Given instruction:
Repeat every line below exactly as it reads.

Data lines:
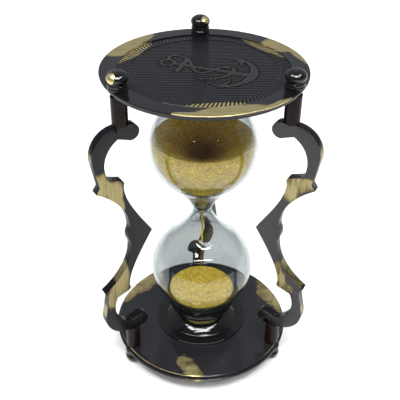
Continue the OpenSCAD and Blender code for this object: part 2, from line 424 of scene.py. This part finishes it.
def glass_material(name):
    """Soda glass with a faint grey-blue tint, slightly uneven from hand blowing."""
    s = Shader(name)
    s.shade(Base_Color=(0.775, 0.79, 0.805, 1), IOR=1.5, Transmission_Weight=1.0,
            Roughness=s.span(s.noise(3, 3)["Fac"], 0.4, 0.8, 0.0, 0.03),
            Normal=s.bump(s.noise((9, 9, 14), 2)["Fac"], 0.4, 0.15))
    clear = s.add("BsdfTransparent", {"Color": (0.86, 0.88, 0.9, 1)})
    shadow = s.add("LightPath").outputs["Is Shadow Ray"]
    both = s.add("MixShader", {0: shadow, 1: s.surface.outputs[0], 2: clear.outputs[0]})
    s.tree.links.new(both.outputs[0], s.output.inputs["Surface"])
    depth = s.add("VolumeAbsorption", {"Color": (0.76, 0.8, 0.79, 1), "Density": 600.0})
    s.tree.links.new(depth.outputs[0], s.output.inputs["Volume"])
    return s.material


def cork_material(name):
    """Cork: warm brown with dark pores."""
    s = Shader(name)
    pores = s.add("TexVoronoi", {"Vector": s.place, "Scale": 1 / (0.9 * MM)})
    colour = s.ramp(pores.outputs["Distance"], (0.05, (0.09, 0.045, 0.02)), (0.3, (0.38, 0.22, 0.1)),
                    (0.8, (0.5, 0.32, 0.17)))
    blotches = s.ramp(s.noise(2, 4)["Fac"], (0.3, (0.3, 0.17, 0.08)), (0.7, (0.6, 0.42, 0.24)))
    s.shade(Base_Color=s.mix(0.3, colour, blotches),
            Roughness=s.span(pores.outputs["Distance"], 0.0, 0.6, 0.95, 0.8),
            Normal=s.bump(pores.outputs["Distance"], 0.6, 0.2))
    return s.material


def bare_brass_material(name, streaks):
    """Yellow brass straight from the lathe, with tool marks and a little tarnish."""
    s = Shader(name)
    tool = s.noise(streaks, 3)["Fac"]
    tarnish = s.noise(3, 4)["Fac"]
    colour = s.ramp(tarnish, (0.3, (0.3, 0.19, 0.07)), (0.55, (0.6, 0.43, 0.17)), (0.8, (0.72, 0.55, 0.26)))
    s.shade(Base_Color=colour, Metallic=1.0, Roughness=s.span(tarnish, 0.3, 0.8, 0.42, 0.24),
            Normal=s.bump(tool, 0.3, 0.05))
    return s.material


def paper_material(name):
    """Pale paper for the floor."""
    s = Shader(name)
    tooth = s.noise(1.5, 3)["Fac"]
    colour = s.ramp(s.noise(90, 2)["Fac"], (0.3, (0.6, 0.6, 0.605)), (0.7, (0.62, 0.62, 0.62)))
    s.shade(Base_Color=colour, Roughness=s.span(tooth, 0.3, 0.7, 0.85, 0.95),
            Normal=s.bump(tooth, 0.1, 0.05))
    return s.material


# ---- Where the finish has worn ----
TOP_SPOTS = [
    on_plate(148, 42, TOP_FACE, 11, 7),
    on_plate(131, 43.5, TOP_FACE, 8, 4.5),
    on_plate(34, 42, TOP_FACE, 8, 7),
    on_plate(18, 44.6, TOP_FACE, 12, 2.6),
    on_plate(-79, 41.8, TOP_FACE, 15, 4.6),
    on_plate(-101, 43.8, TOP_FACE, 6, 2),
    on_plate(-54, 44.6, TOP_FACE, 10, 2),
]
RECESS_SPOTS = [on_plate(-93, 38, TOP_FACE, 18, 8), on_plate(145, 38, TOP_FACE, 9, 6)]
MEDALLION_SPOTS = [
    on_plate(150, 35.4, MEDALLION_FACE, 14, 3.2),
    on_plate(38, 35.6, MEDALLION_FACE, 15, 2.8),
    on_plate(-86, 35.2, MEDALLION_FACE, 13, 2.4),
]
BASE_SPOTS = [
    on_plate(141, 41, BASE_TOP, 10, 5.5),
    on_plate(157, 43, BASE_TOP, 6, 2.5),
    on_plate(21, 41.5, BASE_TOP, 10, 5),
    on_plate(4, 43.5, BASE_TOP, 6, 2.2),
    on_plate(-100, 39.6, BASE_TOP, 9, 3.4, skew=-52),
    on_plate(-104, 36.5, BASE_TOP, 4.5, 3, skew=-20),
    on_plate(-97, PLATE_R + 2.3, BASE_TOP - 2, 19, 2.2, depth=1.6),
]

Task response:
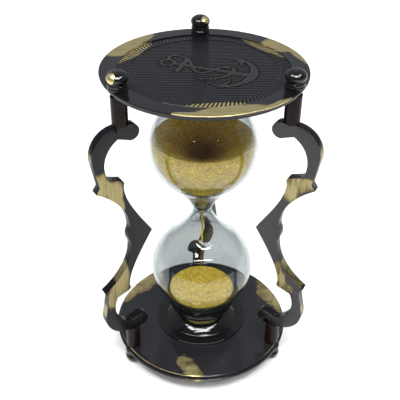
Continue the OpenSCAD and Blender code for this object: part 2, from line 424 of scene.py. This part finishes it.
def glass_material(name):
    """Soda glass with a faint grey-blue tint, slightly uneven from hand blowing."""
    s = Shader(name)
    s.shade(Base_Color=(0.775, 0.79, 0.805, 1), IOR=1.5, Transmission_Weight=1.0,
            Roughness=s.span(s.noise(3, 3)["Fac"], 0.4, 0.8, 0.0, 0.03),
            Normal=s.bump(s.noise((9, 9, 14), 2)["Fac"], 0.4, 0.15))
    clear = s.add("BsdfTransparent", {"Color": (0.86, 0.88, 0.9, 1)})
    shadow = s.add("LightPath").outputs["Is Shadow Ray"]
    both = s.add("MixShader", {0: shadow, 1: s.surface.outputs[0], 2: clear.outputs[0]})
    s.tree.links.new(both.outputs[0], s.output.inputs["Surface"])
    depth = s.add("VolumeAbsorption", {"Color": (0.76, 0.8, 0.79, 1), "Density": 600.0})
    s.tree.links.new(depth.outputs[0], s.output.inputs["Volume"])
    return s.material


def cork_material(name):
    """Cork: warm brown with dark pores."""
    s = Shader(name)
    pores = s.add("TexVoronoi", {"Vector": s.place, "Scale": 1 / (0.9 * MM)})
    colour = s.ramp(pores.outputs["Distance"], (0.05, (0.09, 0.045, 0.02)), (0.3, (0.38, 0.22, 0.1)),
                    (0.8, (0.5, 0.32, 0.17)))
    blotches = s.ramp(s.noise(2, 4)["Fac"], (0.3, (0.3, 0.17, 0.08)), (0.7, (0.6, 0.42, 0.24)))
    s.shade(Base_Color=s.mix(0.3, colour, blotches),
            Roughness=s.span(pores.outputs["Distance"], 0.0, 0.6, 0.95, 0.8),
            Normal=s.bump(pores.outputs["Distance"], 0.6, 0.2))
    return s.material


def bare_brass_material(name, streaks):
    """Yellow brass straight from the lathe, with tool marks and a little tarnish."""
    s = Shader(name)
    tool = s.noise(streaks, 3)["Fac"]
    tarnish = s.noise(3, 4)["Fac"]
    colour = s.ramp(tarnish, (0.3, (0.3, 0.19, 0.07)), (0.55, (0.6, 0.43, 0.17)), (0.8, (0.72, 0.55, 0.26)))
    s.shade(Base_Color=colour, Metallic=1.0, Roughness=s.span(tarnish, 0.3, 0.8, 0.42, 0.24),
            Normal=s.bump(tool, 0.3, 0.05))
    return s.material


def paper_material(name):
    """Pale paper for the floor."""
    s = Shader(name)
    tooth = s.noise(1.5, 3)["Fac"]
    colour = s.ramp(s.noise(90, 2)["Fac"], (0.3, (0.6, 0.6, 0.605)), (0.7, (0.62, 0.62, 0.62)))
    s.shade(Base_Color=colour, Roughness=s.span(tooth, 0.3, 0.7, 0.85, 0.95),
            Normal=s.bump(tooth, 0.1, 0.05))
    return s.material


# ---- Where the finish has worn ----
TOP_SPOTS = [
    on_plate(148, 42, TOP_FACE, 11, 7),
    on_plate(131, 43.5, TOP_FACE, 8, 4.5),
    on_plate(34, 42, TOP_FACE, 8, 7),
    on_plate(18, 44.6, TOP_FACE, 12, 2.6),
    on_plate(-79, 41.8, TOP_FACE, 15, 4.6),
    on_plate(-101, 43.8, TOP_FACE, 6, 2),
    on_plate(-54, 44.6, TOP_FACE, 10, 2),
]
RECESS_SPOTS = [on_plate(-93, 38, TOP_FACE, 18, 8), on_plate(145, 38, TOP_FACE, 9, 6)]
MEDALLION_SPOTS = [
    on_plate(150, 35.4, MEDALLION_FACE, 14, 3.2),
    on_plate(38, 35.6, MEDALLION_FACE, 15, 2.8),
    on_plate(-86, 35.2, MEDALLION_FACE, 13, 2.4),
]
BASE_SPOTS = [
    on_plate(141, 41, BASE_TOP, 10, 5.5),
    on_plate(157, 43, BASE_TOP, 6, 2.5),
    on_plate(21, 41.5, BASE_TOP, 10, 5),
    on_plate(4, 43.5, BASE_TOP, 6, 2.2),
    on_plate(-100, 39.6, BASE_TOP, 9, 3.4, skew=-52),
    on_plate(-104, 36.5, BASE_TOP, 4.5, 3, skew=-20),
    on_plate(-97, PLATE_R + 2.3, BASE_TOP - 2, 19, 2.2, depth=1.6),
]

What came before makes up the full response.